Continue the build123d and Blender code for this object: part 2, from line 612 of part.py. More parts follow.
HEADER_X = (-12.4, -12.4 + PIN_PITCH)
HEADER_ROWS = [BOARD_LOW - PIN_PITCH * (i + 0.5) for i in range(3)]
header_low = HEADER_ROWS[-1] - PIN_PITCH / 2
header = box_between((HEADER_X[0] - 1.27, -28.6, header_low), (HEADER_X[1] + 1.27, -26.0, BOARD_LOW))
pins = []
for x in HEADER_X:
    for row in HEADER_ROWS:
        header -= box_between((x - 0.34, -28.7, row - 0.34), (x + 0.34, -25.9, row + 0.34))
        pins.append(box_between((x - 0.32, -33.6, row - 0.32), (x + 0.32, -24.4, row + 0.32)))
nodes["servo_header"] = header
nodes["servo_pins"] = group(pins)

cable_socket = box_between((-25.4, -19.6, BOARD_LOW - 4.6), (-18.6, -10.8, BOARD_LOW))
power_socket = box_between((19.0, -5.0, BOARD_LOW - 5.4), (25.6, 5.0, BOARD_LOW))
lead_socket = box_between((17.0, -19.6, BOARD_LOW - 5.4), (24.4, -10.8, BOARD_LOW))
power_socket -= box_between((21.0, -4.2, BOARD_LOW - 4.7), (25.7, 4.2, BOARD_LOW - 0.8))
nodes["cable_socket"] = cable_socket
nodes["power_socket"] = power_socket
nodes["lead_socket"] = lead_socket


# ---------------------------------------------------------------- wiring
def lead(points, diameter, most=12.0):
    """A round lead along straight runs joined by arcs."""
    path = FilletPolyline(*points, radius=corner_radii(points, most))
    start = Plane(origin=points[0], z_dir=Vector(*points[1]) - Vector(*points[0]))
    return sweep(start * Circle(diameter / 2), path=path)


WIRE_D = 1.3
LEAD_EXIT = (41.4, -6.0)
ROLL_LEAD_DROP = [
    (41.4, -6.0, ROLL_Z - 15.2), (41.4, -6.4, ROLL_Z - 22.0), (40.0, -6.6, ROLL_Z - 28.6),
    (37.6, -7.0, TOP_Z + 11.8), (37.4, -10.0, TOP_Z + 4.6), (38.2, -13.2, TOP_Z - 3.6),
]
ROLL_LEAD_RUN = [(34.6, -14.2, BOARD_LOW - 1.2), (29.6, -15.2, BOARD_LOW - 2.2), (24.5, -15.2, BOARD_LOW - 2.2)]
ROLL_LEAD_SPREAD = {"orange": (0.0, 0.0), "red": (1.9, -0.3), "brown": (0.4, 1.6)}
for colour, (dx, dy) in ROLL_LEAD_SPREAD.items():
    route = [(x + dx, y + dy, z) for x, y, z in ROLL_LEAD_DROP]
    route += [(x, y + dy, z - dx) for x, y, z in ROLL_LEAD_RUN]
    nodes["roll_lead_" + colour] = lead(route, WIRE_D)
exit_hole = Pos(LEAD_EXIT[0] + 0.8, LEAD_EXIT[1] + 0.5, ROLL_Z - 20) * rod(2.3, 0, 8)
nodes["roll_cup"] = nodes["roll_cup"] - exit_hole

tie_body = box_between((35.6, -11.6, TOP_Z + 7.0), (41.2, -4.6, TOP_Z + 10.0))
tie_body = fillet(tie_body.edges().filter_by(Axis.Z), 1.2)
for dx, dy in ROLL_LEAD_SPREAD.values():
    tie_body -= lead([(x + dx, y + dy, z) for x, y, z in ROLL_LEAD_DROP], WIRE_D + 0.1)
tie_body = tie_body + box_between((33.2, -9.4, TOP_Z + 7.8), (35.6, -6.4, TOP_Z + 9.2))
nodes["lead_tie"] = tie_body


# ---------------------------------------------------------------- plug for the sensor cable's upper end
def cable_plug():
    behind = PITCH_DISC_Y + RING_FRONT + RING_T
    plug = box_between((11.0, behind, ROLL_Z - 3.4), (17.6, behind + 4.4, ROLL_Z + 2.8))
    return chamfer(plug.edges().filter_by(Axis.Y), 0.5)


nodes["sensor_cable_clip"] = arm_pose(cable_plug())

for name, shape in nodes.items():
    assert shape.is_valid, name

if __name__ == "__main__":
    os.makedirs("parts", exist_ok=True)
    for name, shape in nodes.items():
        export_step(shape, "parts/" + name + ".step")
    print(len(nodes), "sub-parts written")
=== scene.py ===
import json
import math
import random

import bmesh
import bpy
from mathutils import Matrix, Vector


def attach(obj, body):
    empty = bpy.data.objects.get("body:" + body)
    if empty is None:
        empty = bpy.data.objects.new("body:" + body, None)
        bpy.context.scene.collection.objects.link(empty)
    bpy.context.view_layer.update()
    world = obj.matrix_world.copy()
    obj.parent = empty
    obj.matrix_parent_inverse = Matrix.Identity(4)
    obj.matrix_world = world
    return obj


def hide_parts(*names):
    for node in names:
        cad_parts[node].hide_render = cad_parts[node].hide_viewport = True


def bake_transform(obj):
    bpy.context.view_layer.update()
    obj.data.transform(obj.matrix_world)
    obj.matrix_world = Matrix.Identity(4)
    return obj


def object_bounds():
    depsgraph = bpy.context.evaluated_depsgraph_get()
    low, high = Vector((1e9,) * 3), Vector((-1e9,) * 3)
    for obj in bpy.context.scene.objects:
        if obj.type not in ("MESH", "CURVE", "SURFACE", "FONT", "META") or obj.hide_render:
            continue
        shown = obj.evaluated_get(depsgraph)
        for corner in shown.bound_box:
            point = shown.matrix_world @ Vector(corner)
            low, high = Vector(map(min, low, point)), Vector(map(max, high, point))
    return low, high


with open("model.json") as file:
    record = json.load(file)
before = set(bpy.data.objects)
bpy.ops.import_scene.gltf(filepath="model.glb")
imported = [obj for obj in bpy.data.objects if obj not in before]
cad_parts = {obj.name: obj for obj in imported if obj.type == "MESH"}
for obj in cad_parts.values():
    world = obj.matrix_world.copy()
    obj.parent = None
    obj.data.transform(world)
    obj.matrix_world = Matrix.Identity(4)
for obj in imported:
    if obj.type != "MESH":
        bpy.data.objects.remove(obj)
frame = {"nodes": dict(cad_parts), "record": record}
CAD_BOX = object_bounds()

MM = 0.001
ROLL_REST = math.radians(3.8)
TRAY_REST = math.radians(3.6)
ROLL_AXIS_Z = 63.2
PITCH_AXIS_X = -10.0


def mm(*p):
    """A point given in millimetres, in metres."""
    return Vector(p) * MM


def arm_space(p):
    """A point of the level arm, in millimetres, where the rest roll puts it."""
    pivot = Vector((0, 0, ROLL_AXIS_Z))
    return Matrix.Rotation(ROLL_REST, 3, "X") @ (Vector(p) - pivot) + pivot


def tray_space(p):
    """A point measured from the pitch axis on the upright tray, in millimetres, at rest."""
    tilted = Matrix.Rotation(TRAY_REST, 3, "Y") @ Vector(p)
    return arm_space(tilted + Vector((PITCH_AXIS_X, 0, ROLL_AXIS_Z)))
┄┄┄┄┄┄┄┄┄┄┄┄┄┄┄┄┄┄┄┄
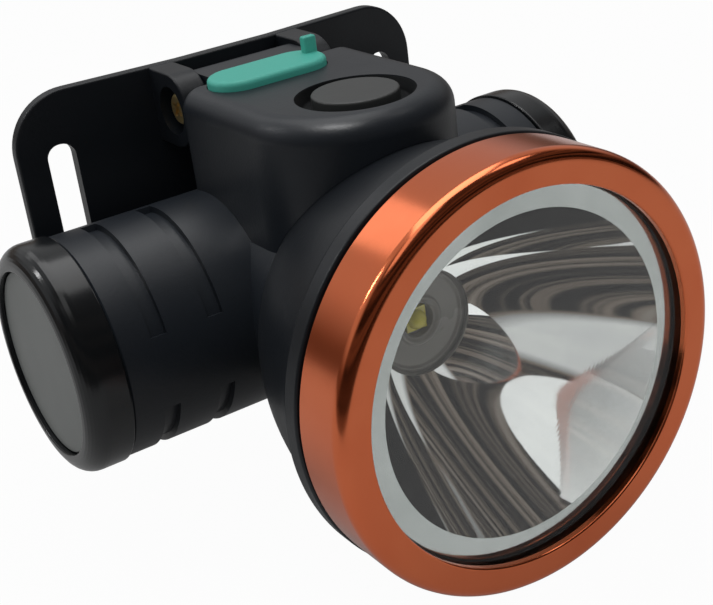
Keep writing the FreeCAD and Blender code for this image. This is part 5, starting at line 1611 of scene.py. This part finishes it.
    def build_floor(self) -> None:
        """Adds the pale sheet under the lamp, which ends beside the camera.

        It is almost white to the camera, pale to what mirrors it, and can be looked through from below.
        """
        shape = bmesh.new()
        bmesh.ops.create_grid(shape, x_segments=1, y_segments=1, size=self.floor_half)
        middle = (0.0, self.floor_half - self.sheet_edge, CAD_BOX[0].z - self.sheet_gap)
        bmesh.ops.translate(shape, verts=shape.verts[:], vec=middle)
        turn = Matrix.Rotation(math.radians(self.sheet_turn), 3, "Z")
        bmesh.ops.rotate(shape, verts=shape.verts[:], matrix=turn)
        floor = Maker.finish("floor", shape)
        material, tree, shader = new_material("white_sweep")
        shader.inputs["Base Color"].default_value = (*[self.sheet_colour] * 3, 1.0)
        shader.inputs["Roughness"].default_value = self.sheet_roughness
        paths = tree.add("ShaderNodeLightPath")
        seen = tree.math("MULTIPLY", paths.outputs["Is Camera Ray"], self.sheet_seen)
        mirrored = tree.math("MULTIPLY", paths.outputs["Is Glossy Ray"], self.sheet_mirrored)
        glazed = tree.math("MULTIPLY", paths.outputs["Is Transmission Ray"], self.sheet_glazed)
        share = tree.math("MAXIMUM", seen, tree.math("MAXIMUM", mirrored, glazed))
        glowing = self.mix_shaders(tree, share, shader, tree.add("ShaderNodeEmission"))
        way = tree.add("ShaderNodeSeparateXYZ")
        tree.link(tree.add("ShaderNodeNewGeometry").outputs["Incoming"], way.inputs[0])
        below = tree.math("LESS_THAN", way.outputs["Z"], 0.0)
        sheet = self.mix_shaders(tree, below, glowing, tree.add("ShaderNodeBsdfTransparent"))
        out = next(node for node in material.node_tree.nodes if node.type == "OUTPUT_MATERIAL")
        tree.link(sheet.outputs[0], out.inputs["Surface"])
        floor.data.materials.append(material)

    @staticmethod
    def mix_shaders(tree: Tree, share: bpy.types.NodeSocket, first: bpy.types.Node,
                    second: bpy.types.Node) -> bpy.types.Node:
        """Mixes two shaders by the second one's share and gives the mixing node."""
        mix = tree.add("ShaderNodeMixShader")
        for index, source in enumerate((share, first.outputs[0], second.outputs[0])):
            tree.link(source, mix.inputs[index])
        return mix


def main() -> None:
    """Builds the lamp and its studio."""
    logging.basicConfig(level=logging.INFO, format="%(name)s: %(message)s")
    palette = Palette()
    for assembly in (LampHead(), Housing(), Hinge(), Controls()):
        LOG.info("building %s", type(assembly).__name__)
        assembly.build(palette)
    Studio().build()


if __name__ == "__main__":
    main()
┄┄┄┄┄┄┄┄┄┄┄┄┄┄┄┄┄┄┄┄
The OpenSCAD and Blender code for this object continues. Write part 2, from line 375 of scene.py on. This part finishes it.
┄┄┄┄┄┄┄┄┄┄┄┄┄┄┄┄┄┄┄┄
Prompt
With the first line being the one containing "return chamfer(plug.edges().filter_by(Axis.Y), 0.5)" and the last line the one containing "point = shown.matrix_world", transcribe exactly the lines above that fall in that range.

Expected answer
    return chamfer(plug.edges().filter_by(Axis.Y), 0.5)


nodes["sensor_cable_clip"] = arm_pose(cable_plug())

for name, shape in nodes.items():
    assert shape.is_valid, name

if __name__ == "__main__":
    os.makedirs("parts", exist_ok=True)
    for name, shape in nodes.items():
        export_step(shape, "parts/" + name + ".step")
    print(len(nodes), "sub-parts written")
=== scene.py ===
import json
import math
import random

import bmesh
import bpy
from mathutils import Matrix, Vector


def attach(obj, body):
    empty = bpy.data.objects.get("body:" + body)
    if empty is None:
        empty = bpy.data.objects.new("body:" + body, None)
        bpy.context.scene.collection.objects.link(empty)
    bpy.context.view_layer.update()
    world = obj.matrix_world.copy()
    obj.parent = empty
    obj.matrix_parent_inverse = Matrix.Identity(4)
    obj.matrix_world = world
    return obj


def hide_parts(*names):
    for node in names:
        cad_parts[node].hide_render = cad_parts[node].hide_viewport = True


def bake_transform(obj):
    bpy.context.view_layer.update()
    obj.data.transform(obj.matrix_world)
    obj.matrix_world = Matrix.Identity(4)
    return obj


def object_bounds():
    depsgraph = bpy.context.evaluated_depsgraph_get()
    low, high = Vector((1e9,) * 3), Vector((-1e9,) * 3)
    for obj in bpy.context.scene.objects:
        if obj.type not in ("MESH", "CURVE", "SURFACE", "FONT", "META") or obj.hide_render:
            continue
        shown = obj.evaluated_get(depsgraph)
        for corner in shown.bound_box:
            point = shown.matrix_world @ Vector(corner)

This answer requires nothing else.